1. Field of the Invention
The present invention relates to a path scheduling method and system. More specifically, the invention relates to a path re-scheduling method for rolling mills and a path re-scheduling system for rolling mills, and in particular, to an optimum path schedule determining method for a rolling mill that rolls a coil to be coiled and the like (hereafter collectively referred to "coil"), as well as to an optimum path schedule determining system for such a rolling mill.
2. Description of the Related Art
In a rolling mill having N (N.ltoreq.2) stands for rolling a coil, the determination of a schedule covering an optimum exit thickness of the coil at each stand is important from the standpoint of achieving stable mill operation and maintaining high quality of a finished product.
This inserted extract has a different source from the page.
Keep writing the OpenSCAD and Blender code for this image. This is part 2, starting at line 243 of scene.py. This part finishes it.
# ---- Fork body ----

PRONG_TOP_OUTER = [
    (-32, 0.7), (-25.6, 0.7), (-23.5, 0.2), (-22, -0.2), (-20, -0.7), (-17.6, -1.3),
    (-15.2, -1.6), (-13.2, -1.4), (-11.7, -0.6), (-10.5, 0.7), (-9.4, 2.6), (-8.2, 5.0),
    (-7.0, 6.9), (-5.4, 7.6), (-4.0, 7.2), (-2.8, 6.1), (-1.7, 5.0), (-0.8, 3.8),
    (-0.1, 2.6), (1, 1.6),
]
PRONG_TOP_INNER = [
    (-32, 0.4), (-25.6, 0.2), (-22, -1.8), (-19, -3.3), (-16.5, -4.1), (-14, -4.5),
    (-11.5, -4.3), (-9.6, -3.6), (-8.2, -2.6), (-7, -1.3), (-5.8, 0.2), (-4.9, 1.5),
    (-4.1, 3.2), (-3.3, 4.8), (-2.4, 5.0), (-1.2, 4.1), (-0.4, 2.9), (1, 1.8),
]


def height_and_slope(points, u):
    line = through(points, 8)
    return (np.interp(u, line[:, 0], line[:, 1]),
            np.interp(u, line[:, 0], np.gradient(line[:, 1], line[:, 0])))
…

In a conventional approach to determine an optimum path schedule, a basic path schedule is determined, covering e.g. rolling reductions at respective stands to be distributed as specified in value, and employed for calculation of values of associated parameters at each stand, such as rolling force, bite angle, linear force, neutral point position, torque, power, and rolling speed, and when a calculated value exceeds a specified mechanical limit or conditional limit for stable operation, an optimization is made by changing distribution of rolling forces such as to the offending stand, thereby preparing an optimized path schedule.
With recent advances in production technology and diversifying demands for product quality, however, the actual operation of rolling mills has become extremely complex. For stable mill operation to be still maintained, necessary factors to be considered have increased in number for determination of a path schedule to be optimized yet better, with increased importance to a precise prediction by calculation.
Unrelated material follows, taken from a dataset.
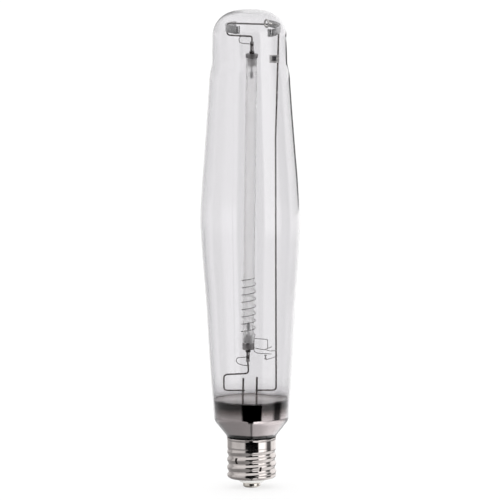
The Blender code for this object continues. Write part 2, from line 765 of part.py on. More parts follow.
def tail_spot():
    """Where the starting aid's straight tail stands beside the arc tube, in x and y."""
    x = on_arc_axis(AID_FOOT_Z - ARC_CENTRE[2])[0] + AID_RADIUS * math.cos(AID_TAIL_ANGLE)
    return x, FRAME_Y + AID_RADIUS * math.sin(AID_TAIL_ANGLE)


def build_starting_aid():
    """Open turns round the lower arc tube, then a tail down and across to the spool."""
    molybdenum = material("aid_wire", (0.34, 0.33, 0.33), 0.35, 1.0)
    tail_x, tail_y = tail_spot()
    turns = helix(AID_RADIUS, AID_PITCH, AID_TURNS, AID_FOOT_Z, AID_TAIL_ANGLE)
    lean = math.tan(ARC_LEAN)
    coil = []
    for x, y, z in turns:
        coil.append((ARC_CENTRE[0] + x + (z - ARC_CENTRE[2]) * lean, FRAME_Y + y, z))
    tail = [
        (16.4, tail_y, SPOOL_Z[1] + 0.6),
        (5.1, tail_y, 108.1),
        (tail_x, tail_y, 109.6),
        (tail_x, tail_y, AID_FOOT_Z - 0.6),
    ]
    wire("starting_aid_wire", rounded(tail, 1.6) + coil[1:], AID_WIRE_RADIUS, molybdenum)


def build_switch():
    """The bimetal hairpin on its bracket, with two contact wires that meet the aid's tail."""
    steel = material("bracket_steel", (0.40, 0.39, 0.38), 0.35, 1.0)
    bimetal = material("bimetal", (0.45, 0.42, 0.38), 0.3, 1.0)
    contact = material("contact_wire", (0.34, 0.33, 0.33), 0.35, 1.0)
    tail_x, tail_y = tail_spot()
    root_x, root_z = BLADE_ROOT
    wire_front = FRAME_Y - FRAME_WIRE_RADIUS - TOUCHING_GAP
    blade_y = wire_front - BLADE_WIDTH / 2
    across = (0, BLADE_WIDTH, 0)
    bracket = [(20.6, blade_y, root_z + 0.5), (18.0, blade_y, root_z + 0.3), (root_x + 0.35, blade_y, root_z)]
    ribbon("switch_bracket", bracket, across, STRIP_THICKNESS, steel)
    hairpin = [
        (root_x, blade_y, root_z),
        (BLADE_TURN[0], blade_y, BLADE_TURN[1]),
        (BLADE_END[0], blade_y, BLADE_END[1]),
    ]
    ribbon("bimetal_blade", rounded(hairpin, 0.6, 6), across, STRIP_THICKNESS * 0.8, bimetal)
    front = wire_front - BLADE_WIDTH - TOUCHING_GAP - AID_WIRE_RADIUS
    tip_x = tail_x + AID_WIRE_RADIUS + TOUCHING_GAP
    lower = [(tip_x, tail_y, 112.2), (9.6, front, 111.1), (11.6, front, 111.1)]
    wire("contact_finger_lower", rounded(lower, 1.0), AID_WIRE_RADIUS, contact)
    upper = [(tip_x, tail_y, 119.9), (13.2, front, 119.2), (13.2, front, 111.6)]
    wire("contact_finger_upper", rounded(upper, 1.0), AID_WIRE_RADIUS, contact)


def build_spool():
    """The ceramic spool that the aid's tail rests on, and the wire that holds it."""
    ceramic = material("spool_ceramic", (0.30, 0.29, 0.28), 0.4, 0.0)
    steel = material("spool_wire", (0.36, 0.35, 0.34), 0.35, 1.0)
    tail_y = tail_spot()[1]
    low, high = SPOOL_Z
    spool = [(0, high), (1.0, high), (1.0, high - 0.7), (0.45, high - 1.0)]
    spool += [(0.45, low + 1.0), (1.0, low + 0.7), (1.0, low), (0, low)]
    item = turned("aid_insulator", spool, ceramic, segments=16)
    item.location = mm(SPOOL_X, tail_y, 0)
    y_end = FRAME_Y - FRAME_WIRE_RADIUS - TOUCHING_GAP - 0.3
    path = [(SPOOL_X, tail_y, low - 0.6), (16.4, tail_y, 104.0), (20.8, y_end, 105.4)]
    wire("insulator_bracket", rounded(path, 1.5), 0.25, steel)


build_jacket()
build_getter_mirror()
build_screw_shell()
build_base_end()
build_stem()
build_leads()
build_frame()
build_springs()
build_getters()
build_arc_tube()
build_straps()
build_starting_aid()
build_switch()
build_spool()
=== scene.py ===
"""Looks of the high-pressure sodium grow lamp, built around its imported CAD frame.

Lengths are in millimetres and are turned into metres by mm() and MM. +Z runs up the lamp's axis
and the wires that hold the arc tube lie in a plane across X.
"""

import math

import bmesh
import bpy
from mathutils import Matrix, Vector


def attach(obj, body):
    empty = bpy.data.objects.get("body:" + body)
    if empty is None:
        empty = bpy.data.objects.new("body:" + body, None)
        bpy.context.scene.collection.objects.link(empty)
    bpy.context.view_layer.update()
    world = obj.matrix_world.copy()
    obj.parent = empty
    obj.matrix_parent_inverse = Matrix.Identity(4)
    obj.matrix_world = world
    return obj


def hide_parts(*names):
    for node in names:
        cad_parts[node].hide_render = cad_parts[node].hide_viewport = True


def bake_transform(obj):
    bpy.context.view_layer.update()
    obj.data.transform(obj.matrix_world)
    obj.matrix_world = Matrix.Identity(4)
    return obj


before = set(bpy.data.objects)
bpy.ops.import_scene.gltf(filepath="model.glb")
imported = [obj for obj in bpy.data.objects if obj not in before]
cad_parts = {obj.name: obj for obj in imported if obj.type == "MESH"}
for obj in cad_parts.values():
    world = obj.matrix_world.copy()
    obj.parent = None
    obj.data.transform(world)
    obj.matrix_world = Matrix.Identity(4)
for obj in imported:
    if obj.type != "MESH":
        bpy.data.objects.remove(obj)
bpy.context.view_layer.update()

MM = 0.001
GAP = 0.3

# Jacket outline, as in the CAD
LAMP_LENGTH = 383.0
GLASS_WALL = 1.0
TUBE_RADIUS = 29.6
DOME_HEIGHT = 21.7
DOME_CORNER_RADIUS = 20.7
DOME_CROWN_RADIUS = 68.0
SIDE_OUTLINE = [
    (343.0, TUBE_RADIUS),
    (336.6, 30.7),
    (330.1, 31.9),
    (322.0, 32.5),
    (298.0, 34.1),
    (266.0, 36.5),
    (240.0, 38.5),
    (214.5, 39.7),
    (189.0, 38.5),
    (150.0, 35.6),
    (105.0, 33.1),
    (57.5, 29.9),
]
SHOULDER_CORNER_RADIUS = 9.0
SHOULDER_SLOPE = 38.0
NECK_RIM_RADIUS = 20.3
NECK_RIM_Z = 42.2
NECK_RADIUS = 17.4
NECK_END_Z = 14.5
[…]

Conventionally employed limits are as follows:
(1) Rolling force. To provide mechanical protection for mill elements such as load cells, a limit is imposed on the withstanding force. Typically, in order to prevent fatigue failures after long periods of operation, a safety factor is multiplied to an actual specified value to be smaller.
(2) Rolling torque. A limit on rolling torque is established so as to protect the drive system elements such as the mill spindle.
(3) Motor power. This limit is established to provide electrical protection for the main motor of the mill.
(4) Bite angle. With hot rolling in particular using a hot strip mill, the bite angle at the end of a coil is a particularly important factor in achieving stable operation. If the rolling reduction of a stand is excessive, so that the bite angle limit is exceeded, the bite at the next stand is adversely affected, thereby risking accidents. This limit is provided to prevent such occurrences.
(5) Unit force per width. In a tandem cold mill that cold rolls a coil, if the unit force per width exceeds a certain value, the condition for lubrication between the coil surface and the roll surface worsens, leading sometimes to surface damages known as heat scratches. Setting this limit is done to prevent such damages.
(6) Neutral point. This limit is also set in a tandem cold mill. If conditions are set so that the neutral point is deviated near the exit or entrance side of the roll bite, or so that it slips out of the roll bite, slipping can occur within the roll bite, this being a direct cause of vibration of the mill. If this slipping is excessive, it can even lead to breakage of the coil, and this limit is set to prevent such problems.
(7) Rolling speed. In order to protect the main motor, it is necessary to check the speed control at each stand of the mill.
It will be understood that checking criteria other than those noted above are generally set, in accordance with running conditions, and that the more limit items there are, the better must be the optimum path schedule.
A conventional method is disclosed, in Japanese Patent Application Laid-Open Publication No. 1-233003, whereby if the predicted power of the motor at a particular stand exceeded a limit value, based on the difference between the predicted motor power and the limit value, an influence factor, which is the calculated amount of power change at other stands for a motor power change that causes a minute variation in entrance and exit thickenesses of coil at each stand, and a standard power distribution ratio are used to distribute the power of the limit-exceeding stand among other stands, so as to correct the exit thicknesses at each stand in the basic path schedule, thereby maintaining the power balance between the stands.
In another method disclosed in Japanese Patent Application Laid-Open Publication No. 5-269514, a number of rolling conditions required for normal operation at each stand are checked and, with regard to a stand at which any limit value is exceeded, based on influence factors of entrance and exit thicknesses of coil for that condition, the basic schedule for that stand is changed so that the limit value is not exceeded.